Businesses are going to be thinking “do we have the same audience? Is this even worth it to us?” If their audience doesn’t match your audience, then what’s the point of sponsoring you? What a business wants in return for sponsoring you is sales. If your audience would never buy anything from their business, then there’s very little value for that business to sponsor you. To increase the chances of landing a sponsor you need to flesh out your audience in measurements that sponsors want to see. If you have a website, Facebook or Twitter it’s easy to pull this information from the back-end or using analytics programs. Don’t say “we have 5,000 people coming to this event.” You need to say “we have 5,000 mid-20’s college graduates who are interested in technology careers with local businesses.” You need to get detailed to get results.

Does sponsoring you make them look awesome?

Most marketers will want to measure things and be able to prove a return on investment for spending any money or giving you anything. However, you can overcome hesitation here by throwing some emotional content into your sponsorship request. This is where those persuasive speeches from high school come in. It’s all about brand values and making an emotional connection. Would sponsoring you be a really good Public Relations (PR) or branding opportunity for this potential sponsor? They want to know “if we sponsor this event, would this make us look good?” Would people come to this business’s store, site, etc. and buy from them? Or talk about them? If the answer is yes, then this could be a very good thing. When you fill out your sponsorship request include a paragraph where you describe the emotional connection your audience will have with the sponsor.

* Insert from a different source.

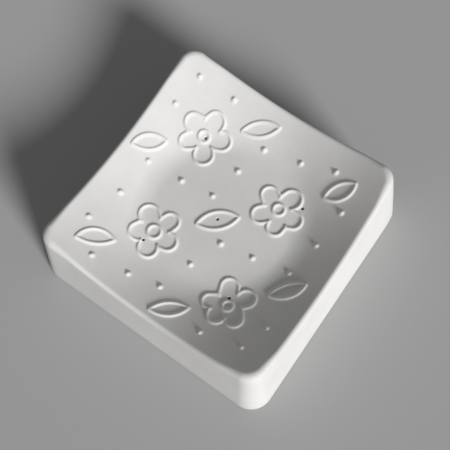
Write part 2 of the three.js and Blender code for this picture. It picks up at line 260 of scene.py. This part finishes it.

Include how the sponsors brand values align with your audience.

Marketing is being measured and you need to show metrics.

How valuable is the digital marketing from your organization? You need to say things like “we have this giant engaged Facebook following. Here, check it out for yourself.” A lot of businesses especially those that sell to other businesses (B2B) have a hard time breaking into social. Social’s such a hot thing still, if you provide exposure to a social following this is worth something. You’ve got value. How many people are engaged with you on social? You could have 10,000 followers on Twitter who never share your posts or reply to you, but if you’ve got a lot of people tweeting and sharing your stuff then people want to get in front of that. Of course again you need to have the right audience overlap but if you have people who share your stuff, that’s worth something.

Do people and Google like your website?

Other things you want to include are how much traffic you get to your website. If they get to put their logo on your website, is anyone going to see it? Does Google rank your website high in search results? How many links do you have going to your website? If you give them a link to their website is that worth something? You can use tools like SEO Moz’s Open Site Explorer to figure these numbers out. If you’ve got a lot of links to your site and a domain authority of 30+, that’s worth something. The higher the better and the more you can get in return.

Digital is king but smart marketers respect offline sponsorships, too.

Of course there’s non-digital value too, but in the era that we live in most companies are moving towards solely digital marketing. It’s easier to track and rationalize to your boss. If a company is smart, they’ll take into account an audience that may be harder to measure. I wouldn’t pass up something that could have an ad, on-air radio or TV placement in front of my target audience. It may not be the easiest thing to track but this is far from worthless. Include this if you have it but I’m telling you it’s only valuable if it’s bundled into a sponsorship package that includes digital marketing opportunities as well.

Remember, what are they going to get out of this?

Ultimately everything boils down to: what are they going to get out of this? You’re trying to find a market for your product. Your product is your audience and your brand. And you need to be able to connect that brand and that audience with another brand and audience and say “hey, this is why you should help us out and we’ll help you out.” I hope this was helpful and you land some sponsorships soon.